Later in all these epiphanies, I could no longer hear deaths whispers, only God’s. He explained to me why I was about to die, what it’s going to teach me and what it’s for. Sometimes he said that this time, it’s not for you. It’s for them. He was using me to help others move on to the next level. That was the day I realized that he wanted me to be a mental health advocate for the youth of my generation. He wanted to use my voice to reach his people. Reminding me through my brother and my best friend’s death, through the emotional and physical abuse, in witnessing close friends and family members become drug addicts and alcoholics and by learning about other people’s pain and suffering, that my voice wasn’t loud enough. That I needed to do more. That I needed to be more, to be louder, not only for me, but for us.
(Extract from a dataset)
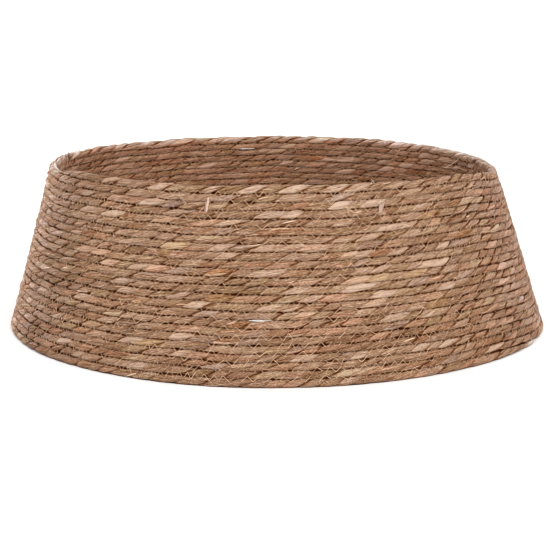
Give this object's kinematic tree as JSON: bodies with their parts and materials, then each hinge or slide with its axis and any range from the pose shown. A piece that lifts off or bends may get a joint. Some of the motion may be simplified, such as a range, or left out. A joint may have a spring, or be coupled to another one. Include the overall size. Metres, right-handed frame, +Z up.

So, I did.
I learned that the greatest gift isn’t the happiness, but the agony and heartache. Because I would never have managed to appreciate my life the way I do today, if the pain hadn’t broken me and killed me over and over again.
Although, we don’t die alone. Through all the funerals and memorials, reconciliations started to form. Bonds and friendships grew. Support and comfort increased. But it shouldn’t take a knife to one’s heart, a rope around one’s neck, that leap off a building for us to realize that we are here for each other, not for ourselves. Thus, I made a vow to devote my life, to remind the few people who could hear my voice that they are not alone.
I believe the youth of my generation have the capacity to rewrite the narrative of mental health. Together we need to understand that our destiny is not in its history. We need to create our own destiny, to rewrite mental health from scratch, because there is nothing worth going back to. We need to enforce that shift from the contemporary opinion that mental illness is a weakness. It’s time we broke the stigma suffocating mental health and our youth today. Preventing our voices from being heard. For as long as I live, I will pick up my tools, and start hammering on those chains that are holding us back. Until we are set free.